### JOB
Reproduce all of the data exactly.

☆ ☆ ☆ ☆

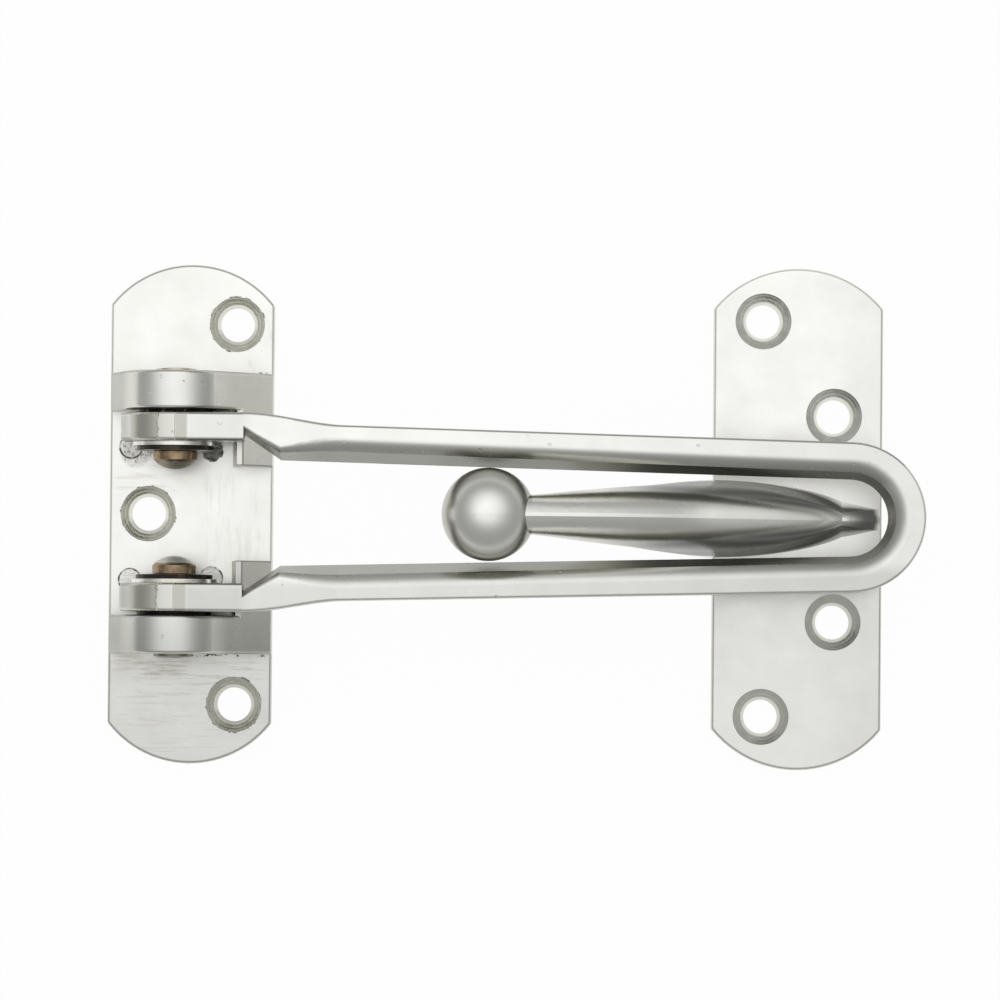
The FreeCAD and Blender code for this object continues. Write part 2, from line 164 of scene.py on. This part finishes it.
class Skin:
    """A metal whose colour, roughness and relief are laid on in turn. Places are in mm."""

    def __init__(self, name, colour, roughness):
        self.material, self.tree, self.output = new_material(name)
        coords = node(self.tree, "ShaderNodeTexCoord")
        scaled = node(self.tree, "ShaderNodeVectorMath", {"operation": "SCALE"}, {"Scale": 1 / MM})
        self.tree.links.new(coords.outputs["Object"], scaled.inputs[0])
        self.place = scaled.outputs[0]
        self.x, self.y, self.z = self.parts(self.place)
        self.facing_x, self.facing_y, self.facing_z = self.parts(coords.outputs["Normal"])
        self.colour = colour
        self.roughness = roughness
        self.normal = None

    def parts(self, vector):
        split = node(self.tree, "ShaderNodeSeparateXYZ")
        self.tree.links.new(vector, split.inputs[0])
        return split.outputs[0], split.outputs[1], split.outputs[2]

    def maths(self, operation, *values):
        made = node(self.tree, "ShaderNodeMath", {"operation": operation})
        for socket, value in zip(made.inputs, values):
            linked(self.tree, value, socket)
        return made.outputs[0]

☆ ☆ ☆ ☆

### FINAL RESULT
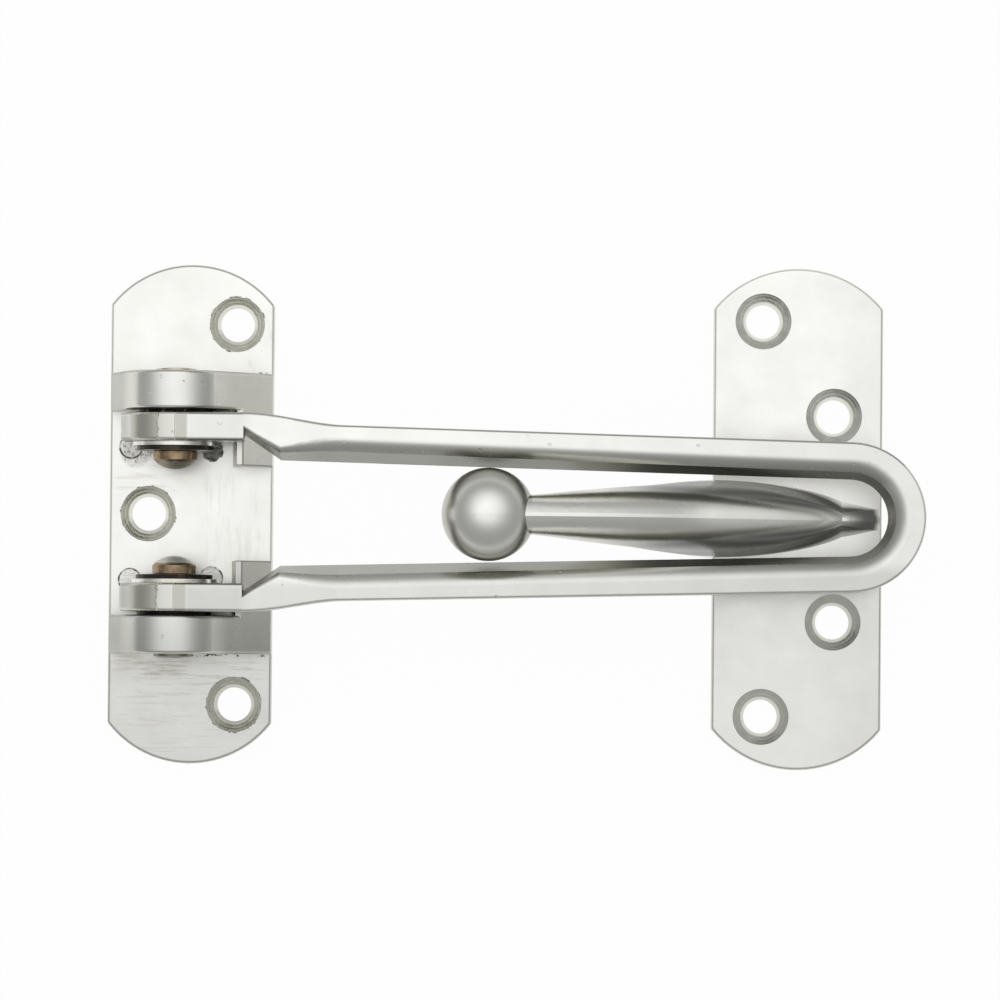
The FreeCAD and Blender code for this object continues. Write part 2, from line 164 of scene.py on. This part finishes it.
class Skin:
    """A metal whose colour, roughness and relief are laid on in turn. Places are in mm."""

    def __init__(self, name, colour, roughness):
        self.material, self.tree, self.output = new_material(name)
        coords = node(self.tree, "ShaderNodeTexCoord")
        scaled = node(self.tree, "ShaderNodeVectorMath", {"operation": "SCALE"}, {"Scale": 1 / MM})
        self.tree.links.new(coords.outputs["Object"], scaled.inputs[0])
        self.place = scaled.outputs[0]
        self.x, self.y, self.z = self.parts(self.place)
        self.facing_x, self.facing_y, self.facing_z = self.parts(coords.outputs["Normal"])
        self.colour = colour
        self.roughness = roughness
        self.normal = None

    def parts(self, vector):
        split = node(self.tree, "ShaderNodeSeparateXYZ")
        self.tree.links.new(vector, split.inputs[0])
        return split.outputs[0], split.outputs[1], split.outputs[2]

    def maths(self, operation, *values):
        made = node(self.tree, "ShaderNodeMath", {"operation": operation})
        for socket, value in zip(made.inputs, values):
            linked(self.tree, value, socket)
        return made.outputs[0]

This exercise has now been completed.